E o paradoxo reside na contramão da vida e morte a procura do singelo e simples, da dúvida filosófica e a razão teológica plena de dogmas. Leitor dos grandes clássicos, ele não segue a razão de Hegel. A vida de Kierkegaard não era feita de escândalos nem moral, nem social e muito menos religioso porque o país era protestante, o pai era pastor e ele mesmo se formou em teologia. É a angustia que roía o cotidiano sombrio, frio, de uma procura incessante sobre a falta de esperança.
De Blaise Pascal ele herda a singeleza do singular na forma de pensar de si e dos outros, a lógica cartesiana, mas acaba por achar que Ludwig Feuerbach tinha razão ao afirmar que a existência religiosa é uma história de sofrimento. E, portanto, Feuerbach consta como o filósofo mais crítico de Hegel. Também
Pascal havia dito que o sofrimento é o estado natural do cristão.
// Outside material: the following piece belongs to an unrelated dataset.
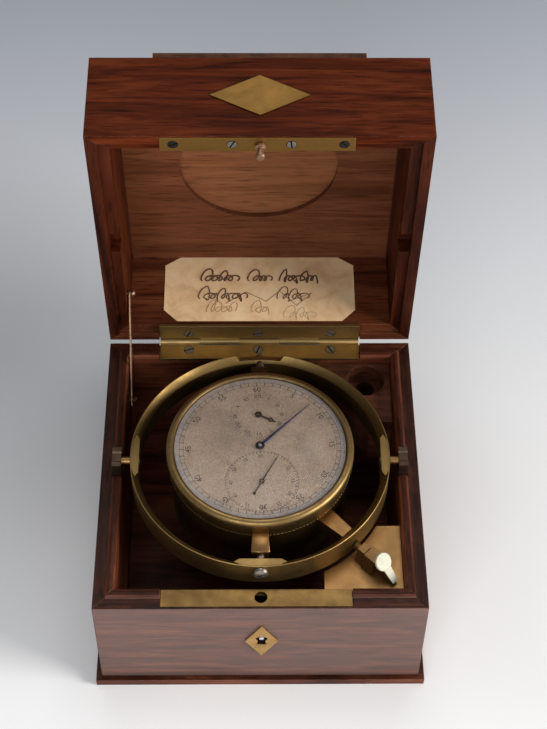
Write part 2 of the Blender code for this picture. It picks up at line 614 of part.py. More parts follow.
def hands():
    minute = add("minute_hand", rod(2.6, 99.0, 99.6, 24), blued_steel, (0, 0, 99.0))
    join(minute, hand_blade(39.6, 0.0, 0.7, 0.25, (0, 0), math.radians(45.0), 99.1, 99.5))
    cut(minute, rod(1.1, 95.0, 105.0, 16))
    hour = add("hour_hand", rod(1.9, 98.3, 98.8, 20, "z", (*HOUR_AT, 0)), blued_steel, (*HOUR_AT, 98.5))
    join(hour, hand_blade(9.6, 0.0, 0.6, 0.25, HOUR_AT, math.radians(-31.0), 98.35, 98.7))
    cut(hour, rod(1.2, 95.0, 105.0, 16, "z", (*HOUR_AT, 0)))
    seconds = add("seconds_hand", rod(1.6, 98.3, 98.8, 20, "z", (*SECONDS_AT, 0)), blued_steel, (*SECONDS_AT, 98.5))
    join(seconds, hand_blade(18.2, 7.0, 0.5, 0.15, SECONDS_AT, math.radians(64.0), 98.35, 98.7))
    cut(seconds, rod(0.9, 95.0, 105.0, 16, "z", (*SECONDS_AT, 0)))


def dust_shutter():
    """A sprung flap under the bowl that covers the winding square."""
    x, y = FUSEE_AT
    flap = add("dust_shutter", rod(6.5, 40.6, 41.7, 28, "z", (x, y, 0)), brass, (*SHUTTER_PIVOT, 41.0))
    reach = Vector(SHUTTER_PIVOT) - Vector(FUSEE_AT)
    arm = prism([(0.0, -2.4), (reach.length, -2.4), (reach.length, 2.4), (0.0, 2.4)], "z", 40.7, 41.6)
    turn = Matrix.Translation((x, y, 0)) @ Matrix.Rotation(math.atan2(reach.y, reach.x), 4, "Z")
    join(flap, turned(arm, turn), rod(2.8, 40.6, 41.7, 20, "z", (*SHUTTER_PIVOT, 0)))
    join(flap, rod(1.0, 40.8, 45.4, 12, "z", (*SHUTTER_PIVOT, 0)))


tray()
corners()
box_lock()
hinge()
stay()
lid()
gimbal_ring()
gimbal_lock()
bowl()
movement()
escapement()
hands()
dust_shutter()
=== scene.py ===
"""Looks of the box chronometer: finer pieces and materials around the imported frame.

Lengths are in metres; MM turns millimetres into metres, and mm() does so for a whole outline.
Lid pieces are drawn with the lid shut, then turned open about the hinge, as the stored pose has it.
Most outlines of turned pieces are (radius, height) points."""

import json
import math

import bmesh
import bpy
from mathutils import Matrix, Vector


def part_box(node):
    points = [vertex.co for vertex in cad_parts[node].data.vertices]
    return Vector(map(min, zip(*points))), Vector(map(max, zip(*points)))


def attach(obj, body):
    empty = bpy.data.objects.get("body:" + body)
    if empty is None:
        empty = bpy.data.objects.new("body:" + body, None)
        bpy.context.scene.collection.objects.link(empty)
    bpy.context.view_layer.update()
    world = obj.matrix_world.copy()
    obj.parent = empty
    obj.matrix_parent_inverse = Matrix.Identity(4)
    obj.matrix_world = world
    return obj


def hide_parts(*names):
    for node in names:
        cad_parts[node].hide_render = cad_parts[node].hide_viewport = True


MM = 0.001
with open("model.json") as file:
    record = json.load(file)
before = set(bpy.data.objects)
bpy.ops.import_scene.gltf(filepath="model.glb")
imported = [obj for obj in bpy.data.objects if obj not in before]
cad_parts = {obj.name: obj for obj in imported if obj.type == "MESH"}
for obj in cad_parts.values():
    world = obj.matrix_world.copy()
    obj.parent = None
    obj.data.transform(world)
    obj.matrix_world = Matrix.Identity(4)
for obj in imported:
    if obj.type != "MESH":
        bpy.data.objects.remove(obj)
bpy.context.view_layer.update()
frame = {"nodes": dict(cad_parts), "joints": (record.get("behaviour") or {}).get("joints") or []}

# places taken from the frame; the lid ones hold for the shut lid
JOINTS = {joint["name"]: joint for joint in frame["joints"]}
HINGE = Vector(JOINTS["lid_hinge"]["pos_m"])
AXLE = Vector(JOINTS["ring_pivot"]["pos_m"])
OPEN = math.radians(84.8)  # the lid's angle in the stored pose
RIM_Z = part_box("lock_plate")[1][2]
HALF_D = -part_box("tray_front_wall")[0][1]
LID_Z = RIM_Z + 0.4 * MM
LEAF_TOP = RIM_Z + 0.1 * MM
LEAF_UNDER = LID_Z - 0.1 * MM
LABEL_WALL_Y = HALF_D - 11.7 * MM
DIAL_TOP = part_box("dial")[1][2]
HOUR_AT = Vector(JOINTS["hour_turn"]["pos_m"])
SECONDS_AT = Vector(JOINTS["seconds_turn"]["pos_m"])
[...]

É exatamente este lado lacrimoso sentimental e devoto que Jean-Paul Sartre e Albert Camus criticam no filósofo dinamarquês.
Ele disse, “deixemos os outros gemerem sobre a maldade de nosso tempo, eu reclamo da mesquinharia porque esta não tem paixão” (…) “Os pensamentos dos homens são finos e frágeis como a renda, e eles próprios são tão lamentáveis quanto as rendeiras”.
Embora tenha questionado tudo sobre o homem, sobre si mesmo e a felicidade, Kierkegaard se manteve ligado ao cristianismo, manteve sua fé como se fosse a chama que se enfraquece na ventania e que retoma vida quando a certeza vence tanto o medo quanto a falta de respostas. Kierkegaard procura sair da caverna platônica de forma triunfal. Não é como o rato que se abriga onde quer que seja pra se esconder do perigo da ratoeira.